As I read that book last year, snippets of memory surfaced from my childhood at Highdam, which were later to blend into a general appreciation of things Indian, despite a lack of their true significance. I had several, but not many, East Indian friends, among whom members of the fairer sex were more prominent.
In an atmosphere of mostly physical attraction, culture and history were never a big deal; there were always more superficial things to talk about. It was not until I became a journalist in the mid-to-late eighties that I began to more genuinely appreciate ethnic nuances, and what I called East-Indianness. Researching material, interviewing persons of widely-different backgrounds, and writing for a multi-ethnic readership will do that for you.
Getting to know Indranie as a fellow reporter and Raschid Osman as an editor (both at The Chronicle) or Rovin Deodat as ‘The Voice’ on the Guyana Broadcasting Corporation, or Laxhmie Kallicharran as a fount of knowledge on Indian culture, was a mind-expanding experience, partly because I hadn’t hitherto known many East Indian professionals with a literary bent, and partly because their interests were so cosmopolitan in scope.

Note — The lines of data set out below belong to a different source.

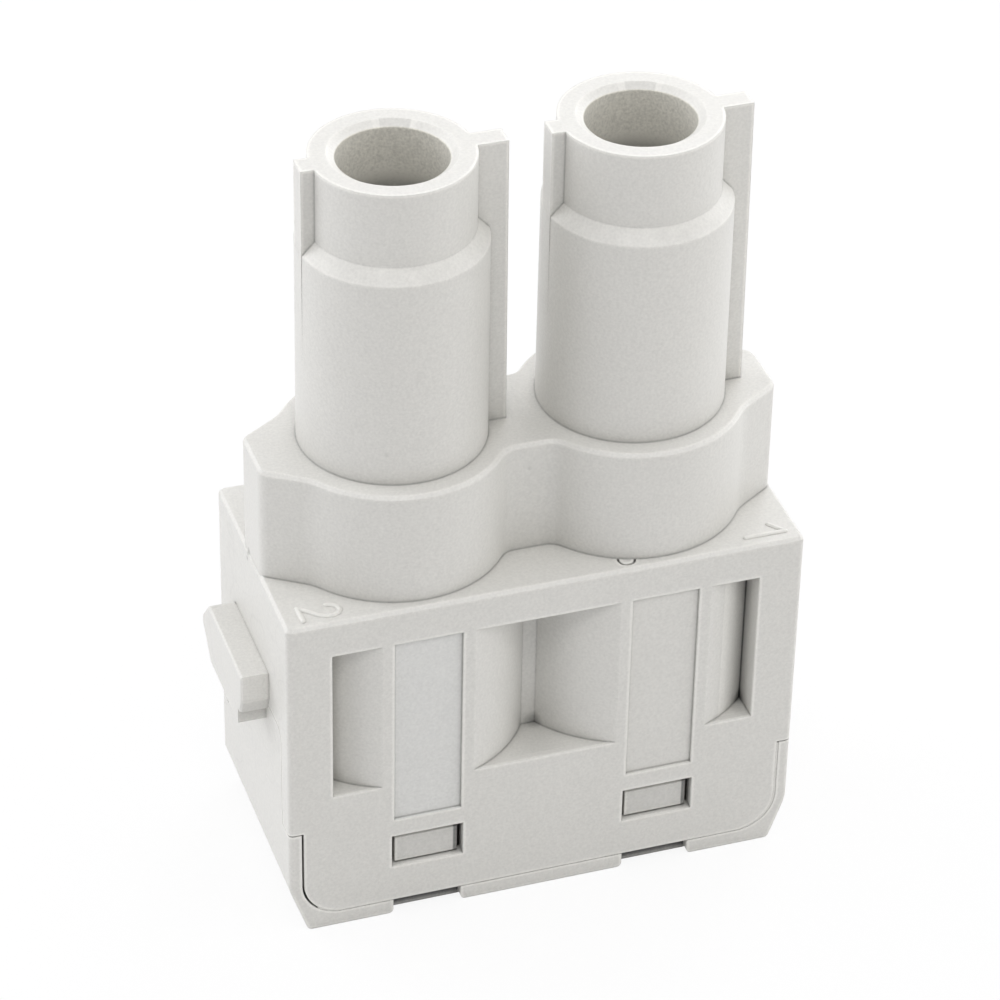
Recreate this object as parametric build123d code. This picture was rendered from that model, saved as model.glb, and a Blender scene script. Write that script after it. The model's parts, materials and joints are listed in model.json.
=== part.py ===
"""Two-pole female power insert for a heavy-duty rectangular connector.

Lengths are in millimetres. X runs along the body, Y across it with the front at -Y, and +Z points
out of the contact towers. The origin is the centre of the underside of the rear cap.
"""
import os

from build123d import *

# Body
body_length = 30.9
body_depth = 14.6
shoulder_z = 22.0
front_corner_radius = 0.3
back_corner_radius = 0.4
edge_bevel = 0.2

# Poles: pole 2 stands on the left, pole 1 on the right
pole_pitch = 14.2

# Block on the shoulder
block_height = 7.15
block_radius = 6.65
block_web_depth = 7.2
block_wedge_depth = 7.1
block_end_width = 3.7
block_length = 30.7
block_end_radius = 0.8
wedge_blend_radius = 3.0
waist_blend_radius = 1.2

# Towers, with heights measured up from the shoulder
barrel_foot_radius = 5.42
barrel_radius = 5.38
barrel_height = 20.0
neck_radius = 4.64
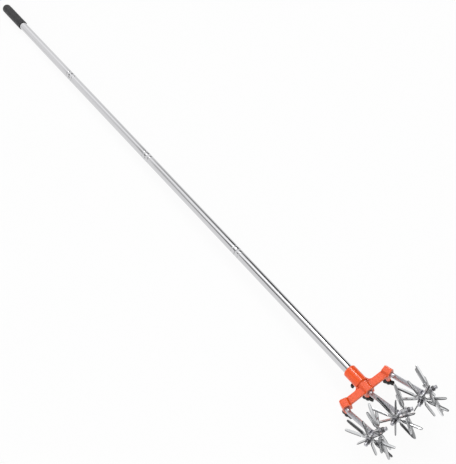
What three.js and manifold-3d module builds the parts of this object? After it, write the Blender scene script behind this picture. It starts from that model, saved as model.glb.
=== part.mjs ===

Covering Indian shows and religious events, and seeing my friend Philip McClintock execute his Kathak dance steps at the Cultural Centre did the same for my relatively closed mind where those expressions were concerned. And I had at one time felt that eating and enjoying puri, pholourie, dhal, and bhunjal curry chicken was enough to boast of my appreciation of things Indian!
Now all of this is coming from someone who had been hearing sporadically that most East Indians were cunning, money-grabbing cut-throats to whom life was cheap and suicide a valid option to end it. Those who became wealthy, well-educated, or successful in whatever enterprise they attempted, were said to do so by devious means.
Words to that effect were thrown at them in spicy Guyanese vernacular, and to be honest, many of them also threw similarly derogatory barbs at other races, especially Afro-Guyanese. I heard them all. It’s a good thing I never heard them from my parents or siblings, and that I learnt to be a skeptical and independent thinker, even though at the back of my mind a voice whispered that some of what each race said about the other was probably true. Just traverse the length and breadth of Guyana, or watch and read the local news.
The East Indian experience in Guyana, over the 180 years since Whitby and Hesperus, isn’t something I can easily relate to, even as a socially-conscious individual; there was so much else going on. In my childhood the racial and political upheaval of the early ‘sixties confused me. In my mid-to-late teens, the Black Power Movement and socialism as an adjunct ensnared me. Then I was hooked on partying; then came jobs, marriage, children, and ‘life’.
Over the years, I found it difficult to distill any truths about race and race relations from the muddle of information and experiences that surrounded me. Maybe, I concluded, it’s less about truth and more about perception. That I can relate to.
The perception of Indo-Guyanese in terms of ethnicity alone is a mixed bag into which I am still hesitant to plunge. As Guyanese though, our East Indian brothers and sisters have had their names, exploits, and achievements etched into our country’s history, be it in agriculture, business, law, politics, the civil service, or simply as ordinary salt-of-the-earth individuals. That’s the ‘labour’ we can all obviously relate to and understand, and of course they reinforce the nexus between the two recently-observed national holidays I referred to in the first paragraph. Perception may be closer to truth than we think.